Still, I’m routinely caught unaware.

You know how we as humans will sometimes say yes when asked if we’ve heard or or seen something, even if we have not? Many times we do this so we can progress the conversation rather than have it end awkwardly.

It’s easy to go look something up now, and I feel like there are days where trying to keep abreast of the situation is exhausting. So I’m getting myself into the habit of just saying no, I’m unaware of that, which forces my friends and family to give context and perhaps send me a link.

We no longer have the same indispensable sources of information. We have billions of sources living out there in the ether of cyberspace.

I can barely talk about my favorite football teams with my sons, because we do not all read the same analytical column from the Monday newspaper, if there is even such a thing as a Monday newspaper any more.

They read a half-dozen ESPN apps and college football analysts I’ve never head of, not to mention the myriad arm-chair ESPN analysts on Twitter.

Today when I think of news, I think of being indispensable again. I think about where I would turn in a natural disaster. What information source would give my family the best information to insure our survival?

If there is no power, there are no printing presses and no television or radio broadcasts. There is not Wi-Fi and no Internet.

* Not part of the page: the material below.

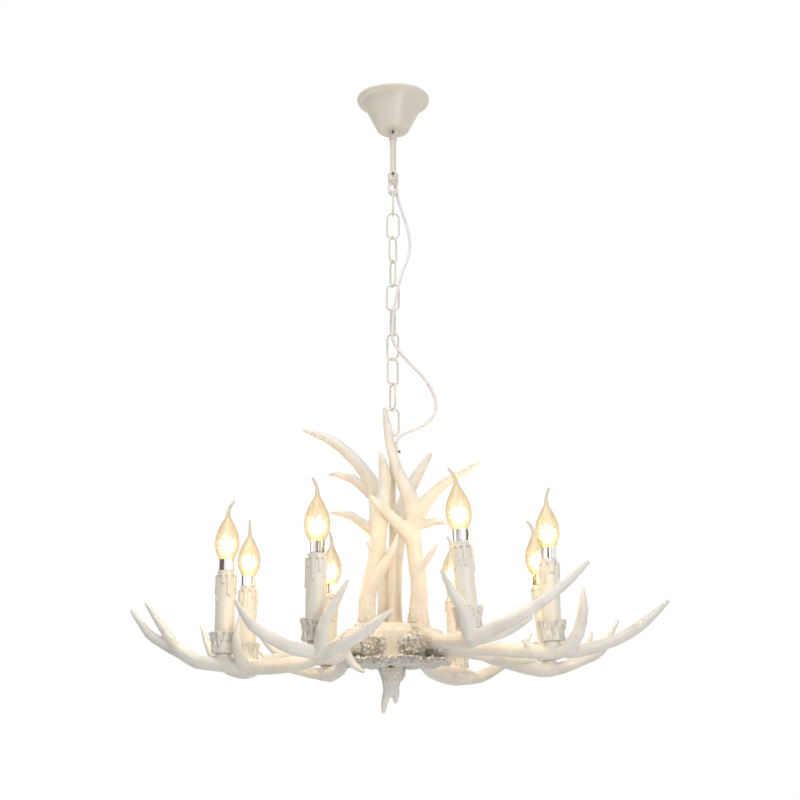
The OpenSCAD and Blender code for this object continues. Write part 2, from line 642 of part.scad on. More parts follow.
// Upright antler that stands on the hub beside the centre tube
module upper_antler(i) {
    color(resin) difference() {
        union() {
            tine([for (p = upper_trunks[i]) on_hub(p)], 2);
            for (t = upper_tines[i])
                tine([for (p = t) on_hub(p)], 2);
        }
        translate([0, 0, hub_foot_z]) cylinder(r = 2 * hub_r, h = hub_h + seat_gap);
    }
}

module candle_cups() {
    hole_r = nipple_d / 2 + fit_gap;
    color(resin) for (i = [0 : 7]) at_candle(i) rotate_extrude()
        polygon([[hole_r, 0], [cup_foot_r - 1, 0], [cup_foot_r, 1], [cup_foot_r - 0.5, cup_h / 2],
            [cup_rim_r, cup_h - 1.5], [cup_rim_r - 1, cup_h], [cup_rim_r - cup_wall, cup_h - 1],
            [cup_foot_r - cup_wall - 0.5, cup_h / 2], [cup_foot_r - cup_wall, cup_floor], [hole_r, cup_floor]]);
}

module candle_sleeves() {
    inner = sleeve_r - sleeve_wall;
    color(cream) for (i = [0 : 7]) at_candle(i) rotate_extrude()
        polygon([[inner, cup_floor + seat_gap], [sleeve_r, cup_floor + seat_gap], [sleeve_r, sleeve_top - 2],
            [sleeve_r - 0.6, sleeve_top - 0.6], [sleeve_r - 1.2, sleeve_top], [inner, sleeve_top]]);
}

module lampholders() {
    body_r = sleeve_r - sleeve_wall - 2 * seat_gap;
    foot = sleeve_top - holder_l;
    floor_z = rim_top - cap_l - 3;
    color(white) for (i = [0 : 7]) at_candle(i) rotate_extrude()
        polygon([[0, foot], [body_r, foot], [body_r, sleeve_top + seat_gap],
            [holder_rim_r, sleeve_top + seat_gap], [holder_rim_r, rim_top - 1], [holder_rim_r - 1, rim_top],
            [holder_bore_r, rim_top], [holder_bore_r, floor_z], [0, floor_z]]);
}

// Hollow nipple up each candle and the nut that holds it to the cup's floor
module candle_nipples() {
    color(chrome) for (i = [0 : 7]) at_candle(i) {
        difference() {
            cylinder(d = nipple_d, h = sleeve_top - holder_l - seat_gap);
            translate([0, 0, -1]) cylinder(d = nipple_d - 3, h = sleeve_top);
        }
        translate([0, 0, cup_floor + seat_gap]) lock_nut(nipple_d / 2 + fit_gap);
    }
}

// Screw cap and bright collar of a bulb, in its candle's frame
module bulb_cap(i) {
    foot = rim_top - cap_l;
    color(chrome) at_candle(i) rotate_extrude()
        polygon([[0, foot - 1.5], [3, foot - 1.5], [4, foot + 1], [cap_r, foot + 2],
            [cap_r, rim_top + seat_gap], [bulb_collar_r - 0.5, rim_top + seat_gap],
            [bulb_collar_r, rim_top + 1],
            [bulb_collar_r, rim_top + bulb_collar_h], [0, rim_top + bulb_collar_h]]);
}

// Flame-shaped glass: a revolved bulb and a drawn tail that leans over
module bulb_glass(i) {
    foot = rim_top + bulb_collar_h + seat_gap;
    neck = 3;
    shape = [[0, 0], [10.4, 0], [13.2, 0.1], [16.3, 0.24], [glass_r, 0.41], [17, 0.55], [14.6, 0.69],
        [10.8, 0.82], [7, 0.92], [neck, 1], [0, 1]];
    color(amber) at_candle(i) translate([0, 0, foot]) {
        rotate_extrude() polygon([for (p = shape) [p[0], p[1] * glass_h]]);
        translate([0, 0, glass_h]) rotate([0, 0, tail_turn[i]]) glass_tail(neck);
    }
}

module glass_tail(neck) {
    cylinder(r1 = neck, r2 = 0.72 * neck, h = tail_h * 0.55);
    translate([0, 0, tail_h * 0.55]) rotate([0, -14, 0])
        cylinder(r1 = 0.72 * neck, r2 = 0.4 * neck, h = tail_h * 0.45);
}

ceiling_bracket();
stem_nuts();
stem_tube();
terminal_block();
terminal_screws();
upper_chain_eye();
upper_eye_screw();
canopy();
canopy_collar();
collar_screw();
hung_link(0);  // chain_link_1
hung_link(1);  // chain_link_2
hung_link(2);  // chain_link_3
hung_link(3);  // chain_link_4
hung_link(4);  // chain_link_5
hung_link(5);  // chain_link_6
hung_link(6);  // chain_link_7
hung_link(7);  // chain_link_8
hung_link(8);  // chain_link_9
hung_link(9);  // chain_link_10
supply_cord();
lower_chain_eye();
lower_eye_screw();
centre_tube();
hub_core();
bottom_plate();
bottom_nut();
finial();
arm_antler(0);  // arm_antler_1
arm_antler(1);  // arm_antler_2
arm_antler(2);  // arm_antler_3
arm_antler(3);  // arm_antler_4
arm_antler(4);  // arm_antler_5
arm_antler(5);  // arm_antler_6
arm_antler(6);  // arm_antler_7
arm_antler(7);  // arm_antler_8
upper_antler(0);  // upper_antler_1
upper_antler(1);  // upper_antler_2
upper_antler(2);  // upper_antler_3
upper_antler(3);  // upper_antler_4
candle_cups();
candle_sleeves();
lampholders();
candle_nipples();
bulb_glass(0);  // bulb_glass_1
bulb_glass(1);  // bulb_glass_2
bulb_glass(2);  // bulb_glass_3
bulb_glass(3);  // bulb_glass_4
bulb_glass(4);  // bulb_glass_5
bulb_glass(5);  // bulb_glass_6
bulb_glass(6);  // bulb_glass_7
bulb_glass(7);  // bulb_glass_8
bulb_cap(0);  // bulb_cap_1
bulb_cap(1);  // bulb_cap_2
bulb_cap(2);  // bulb_cap_3
bulb_cap(3);  // bulb_cap_4
bulb_cap(4);  // bulb_cap_5
bulb_cap(5);  // bulb_cap_6
bulb_cap(6);  // bulb_cap_7
bulb_cap(7);  // bulb_cap_8
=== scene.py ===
# %% [markdown]
# # An antler chandelier on a chain
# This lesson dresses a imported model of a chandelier. Forked antlers of cast resin stand round a
# ribbed hub, eight candles carry flame-shaped bulbs, and the whole hangs from a ceiling cup by a
# chain with loops of cord beside it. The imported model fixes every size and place, so the lesson
# is about surfaces: soft edges, bark, wax, paint, glass and light. The noise gets its seed at the
# start, so that each run gives the same bark.

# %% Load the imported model
import json
import math

import bmesh
import bpy
from mathutils import Matrix, Vector, noise


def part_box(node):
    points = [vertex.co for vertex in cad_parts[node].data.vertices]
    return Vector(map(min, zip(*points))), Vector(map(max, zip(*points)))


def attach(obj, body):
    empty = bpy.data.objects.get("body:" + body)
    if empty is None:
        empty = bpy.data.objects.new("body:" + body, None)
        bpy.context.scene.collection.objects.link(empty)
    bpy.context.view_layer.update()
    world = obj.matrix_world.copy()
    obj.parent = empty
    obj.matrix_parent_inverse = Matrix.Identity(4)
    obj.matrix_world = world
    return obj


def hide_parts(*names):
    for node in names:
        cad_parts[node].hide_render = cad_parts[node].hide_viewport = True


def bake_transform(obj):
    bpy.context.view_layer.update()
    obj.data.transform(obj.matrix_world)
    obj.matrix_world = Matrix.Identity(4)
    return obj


NOISE_SEED = 7
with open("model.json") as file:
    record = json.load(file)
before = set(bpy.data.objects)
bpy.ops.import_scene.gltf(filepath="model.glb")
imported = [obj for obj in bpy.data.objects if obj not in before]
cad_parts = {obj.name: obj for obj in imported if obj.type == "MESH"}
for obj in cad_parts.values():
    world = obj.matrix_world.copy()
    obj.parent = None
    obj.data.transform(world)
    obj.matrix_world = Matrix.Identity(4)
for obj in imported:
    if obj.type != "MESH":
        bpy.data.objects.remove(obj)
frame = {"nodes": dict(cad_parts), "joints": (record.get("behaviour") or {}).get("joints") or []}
noise.seed_set(NOISE_SEED)
cad = frame["nodes"]
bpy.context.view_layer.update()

# %% [markdown]
# ## Camera
# The photograph looks up from below the lowest tip, from about two metres away. Its lens and place
# were found from the ring of candles, whose near and far sides have known sizes. A long lens keeps
# the far candles almost as large as the near ones.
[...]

Maybe I shouldn’t watch NBC’s new show “Revolution,” but I think a lot about how information is disseminated today. And I’m worried, because we’ve lost our indespensible news sources. They’re still here, but they’re fighting for air and relevancy online and on your phone. 

Yesterday I got rid of a dozen apps on my iPhone so I could make room for the iOS 6 upgrade. As I was hitting the little x for delete button, I was thinking these apps were once indispensable. I had to have them for one reason or another. 

But here I am deleting them with no feelings of remorse. 

What is indispensable to you? Where do you inform yourself? What couldn’t you live without? 

The survival of news as information will depend on finding that promised land of indispensability.